— Все равно мы вас, б…ей, расстреляем.
Как мне ни было тяжело и больно за Федю, я видел, что задуманная сцена с очной ставкой провалилась. И я не смог отказать себе в маленьком удовольствии:
— А здорово у вас вышло с очной ставкой. Фокус не удался? Факир был пьян?
— Обоих, как собак, расстреляем! — заорал Рязанцев. — Но для тебя, б…, есть еще спасение, если ты дашь показания.
— Не дождетесь! — решительно сказал я.
Тут повторилось то же самое, что за две-три минуты до этого было с несчастным Федей. На меня набросилась вся орава, причем Рязанцев настолько озверел, что начал у меня на спине выплясывать каблуками лезгинку, остальные дикими голосами подвывали: «Асса, асса».
В камеру я был доставлен, как обычно, волоком.
Два дня меня не трогали, а на третий день ввели в комнату, где находились Кононов и Цирулев. Кононов подошел ко мне вплотную и полуграмотным языком стал требовать, чтобы я написал о своей шпионской работе.
Он коверкал такие слова, как «троцкизм», «террор», — выговаривать их ему было сложно.
Как вам не стыдно, Кононов, обвинять в шпионаже меня? — обратился я к нему. — Вы же были моим под чиненным почти четыре года. Разве вы когда-либо замечали мое антисоветское или антипартийное поведение? Вы же много раз одним из первых мне аплодировали. Я по мню, как однажды я встретил вас в управлении в нетрезвом виде и приказал Фролову посадить вас на трое суток. Не по этой ли причине вы так стараетесь изощряться в издевательствах надо мною? И, кстати, не за битье ли нашего брата вы получили значок «Почетный чекист»?
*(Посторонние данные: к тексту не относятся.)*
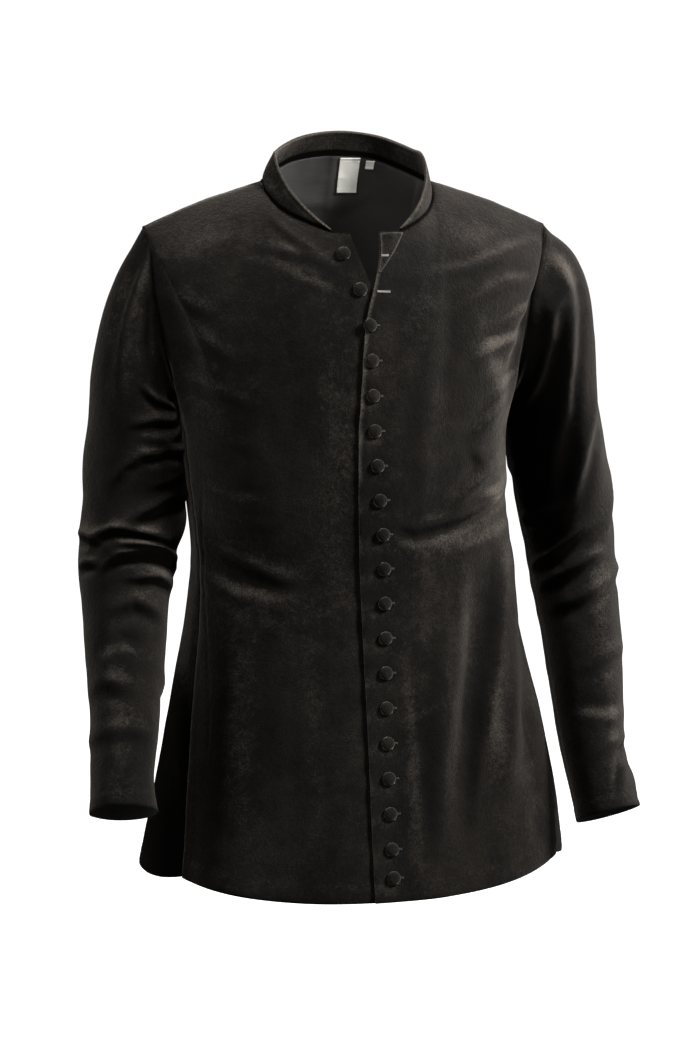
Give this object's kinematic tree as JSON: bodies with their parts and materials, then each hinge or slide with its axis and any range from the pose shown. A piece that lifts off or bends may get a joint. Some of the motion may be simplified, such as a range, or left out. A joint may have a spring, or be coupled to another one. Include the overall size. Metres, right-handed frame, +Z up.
{
  "type": "cotehardie",
  "caption": "Fitted hip-length velvet jacket with a low stand collar, long set-in sleeves, a flared skirt with side vents and a close row of covered buttons, filled out.",
  "frame": {"origin": "midway between the two neck points, where the shoulder seams meet the collar, on the centre line of the body: the height at which the jacket hangs from the wearer", "axes": "+Z up, the front of the jacket faces -Y, the wearer's left is +X"},
  "size_m": [0.656, 0.3649, 0.851],
  "materials": {
    "velvet": "black cotton velvet, short dense pile",
    "buttons": "half-ball buttons covered with the same velvet",
    "lining": "dark grey plain woven lining, matt",
    "label": "cream woven tape, blank"
  },
  "bodies": {
    "root": {"front_left": "velvet", "front_right": "velvet", "back": "velvet", "sleeve_left": "velvet", "sleeve_right": "velvet", "collar": "velvet", "front_left_corner": "velvet", "back_lining": "lining", "label": "label", "size_tab": "label", "button_01": "buttons", "button_02": "buttons", "button_03": "buttons", "button_04": "buttons", "button_05": "buttons", "button_06": "buttons", "button_07": "buttons", "button_08": "buttons", "button_09": "buttons", "button_10": "buttons", "button_11": "buttons", "button_12": "buttons", "button_13": "buttons", "button_14": "buttons", "button_15": "buttons", "button_16": "buttons", "button_17": "buttons", "button_18": "buttons", "button_19": "buttons"}
  },
  "joints": []
}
— Ах ты, фашистская гадина! — заорал мой бывший подчиненный. — Тебе не видать должности полицмейстера, которую обещал тебе Гитлер!
От такой чуши я остолбенел.
— Неужели ты не знаешь, Кононов, — попытался разъяснить ему я, — что Гитлер истребляет евреев и изгнал их всех из Германии? Как же он может меня, еврея, назначить полицмейстером?
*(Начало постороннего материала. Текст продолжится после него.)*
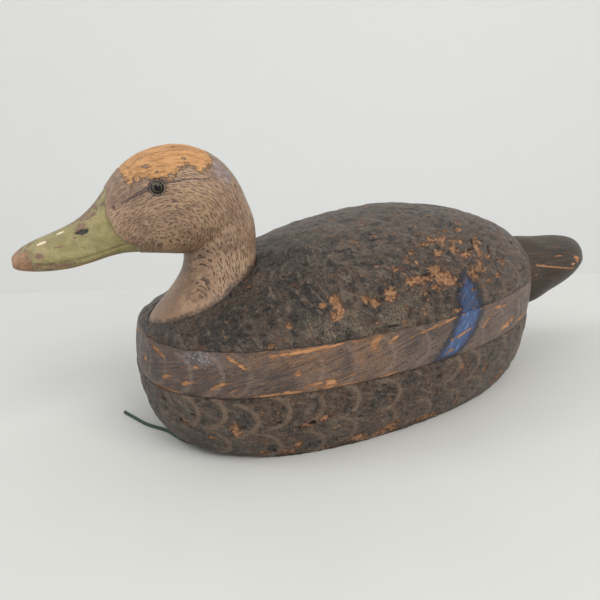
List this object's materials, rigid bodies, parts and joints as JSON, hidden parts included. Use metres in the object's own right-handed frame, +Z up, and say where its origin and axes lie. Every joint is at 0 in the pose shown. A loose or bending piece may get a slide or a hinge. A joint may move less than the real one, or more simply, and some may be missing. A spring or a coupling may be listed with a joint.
{
  "type": "floating duck decoy",
  "caption": "Carved working duck decoy: dark painted cork and pine body in three layers, inset tail, pine head with olive bill and glass eyes, and a short tied anchor line.",
  "frame": {"origin": "on the surface it stands on, under the middle of its length and width", "axes": "+X forward to the bill, +Y to the duck's left, +Z up"},
  "size_m": [0.433, 0.168, 0.1805],
  "materials": {
    "painted_cork": "rough worn paint on coarse cork, with bare chips",
    "painted_board": "worn matt paint on pine, bare streaks",
    "painted_head": "worn matt paint on pine, bare crown",
    "painted_tail": "worn satin paint on pine",
    "bare_wood": "bare",
    "eye_glass": "polished",
    "eye_iris": "painted",
    "eye_pupil": "gloss",
    "putty": "matt",
    "steel": "dull",
    "brass": "tarnished",
    "ballast": "dull cast lead",
    "line": "braided"
  },
  "bodies": {
    "decoy": {"cork_back": "painted_cork", "centre_board": "painted_board", "cork_bottom": "painted_cork", "head": "painted_head", "tail": "painted_tail", "left_eye_glass": "eye_glass", "left_eye_pupil": "eye_pupil", "left_eye_iris": "eye_iris", "left_eye_wire": "steel", "left_eye_putty": "putty", "right_eye_glass": "eye_glass", "right_eye_pupil": "eye_pupil", "right_eye_iris": "eye_iris", "right_eye_wire": "steel", "right_eye_putty": "putty", "neck_dowel": "bare_wood", "head_screw": "steel", "head_screw_washer": "steel", "back_dowels": "bare_wood", "bottom_screws": "brass", "bottom_washers": "brass", "tail_screws": "brass", "ballast_weight": "ballast", "ballast_screws": "brass", "screw_eye": "brass"},
    "line_tie": {"line_loop": "line", "line_knot": "line", "anchor_line": "line", "anchor_line_end": "line"}
  },
  "joints": [
    {"name": "line_loop_swing", "type": "hinge", "parent": "decoy", "child": "line_tie", "pos_m": [0.113, 0, 0.0064], "axis": [0, 1, 0], "range_deg": [0, 105]}
  ]
}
— Какой ты еврей? — к моему удивлению, изрек этот болван. — Нам известно, что ты — немец и что по заданию немецкой разведки несколько лет тому назад тебе сделали для маскировки обрезание.
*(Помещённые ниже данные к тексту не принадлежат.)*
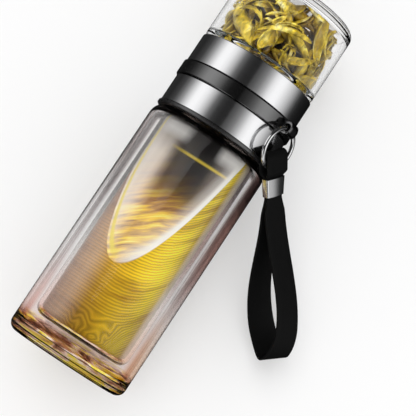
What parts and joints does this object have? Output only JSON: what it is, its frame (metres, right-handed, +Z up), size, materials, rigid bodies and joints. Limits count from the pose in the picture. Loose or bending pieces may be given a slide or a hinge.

Несмотря на всю горечь моего положения, я рассмеялся. За смех этот, естественно, тут же пришлось платить.
— Ты, фашистская б…, еще смеяться над нами будешь, — приговаривал Кононов, ударяя меня. Затем он вышел из кабинета, оставив меня наедине с Цирулевым.
Цирулев был молодым парнем, лет 22–23. Кажется, он работал в НКВД фельдъегерем еще при мне, но я его плохо помнил. А теперь он вдруг оказался следователем по «важнейшим делам».
— Ну что, фашист? Долго мы будем с тобою мучиться? — подойдя ко мне, прошипел Цирулев.
— Сам ты фашист, сопляк! — парировал я.
Он размахнулся и стукнул меня в челюсть кулаком. В первое мгновение у меня потемнело в глазах, но я быстро пришел в себя и, взбешенный тем, что какой-то молокосос смеет издеваться надо мною, изо всей силы ударил его в живот, в солнечное сплетение.
Цирулев рухнул на пол. Из кармана у него вылетел револьвер и остался лежать рядом с ним на полу.
В первую секунду у меня было желание пристрелить Цирулева, а затем покончить с собой. Но какая-то внутренняя сила удержала меня от этого. Как и в первые минуты ареста, когда Реденс оставил меня одного с оружием, я думал о том, что если застрелюсь, а тем более если убью Цирулева, то тем самым как бы подтвержу свою виновность и дам этим мерзавцам право утверждать, что я действительно был террористом и врагом.
Я сел на табуретку и стал ждать.
Прошло несколько секунд, которые мне показались часами. Наконец дверь с шумом открылась, и в кабинет вошел Рязанцев. Увидев лежащего на полу Цирулева и рядом с ним револьвер, он, как тигр, бросился к револьверу, сразу же схватил его, а затем закричал на меня:
— Это еще что такое?
— Наверное, со следователем от усталости стало плохо, — ответил я.
— Что ты сказки рассказываешь!
Тогда я заявил Рязанцеву, что в ответ на удары Цирулева стукнул его один раз.
— А теперь можете делать со мною, что вам угодно. Кстати, гражданин Рязанцев, — добавил я, указав на револьвер. — Если бы я захотел, то мог бы пристрелить Цирулева, а также и вас, когда вы входили в кабинет.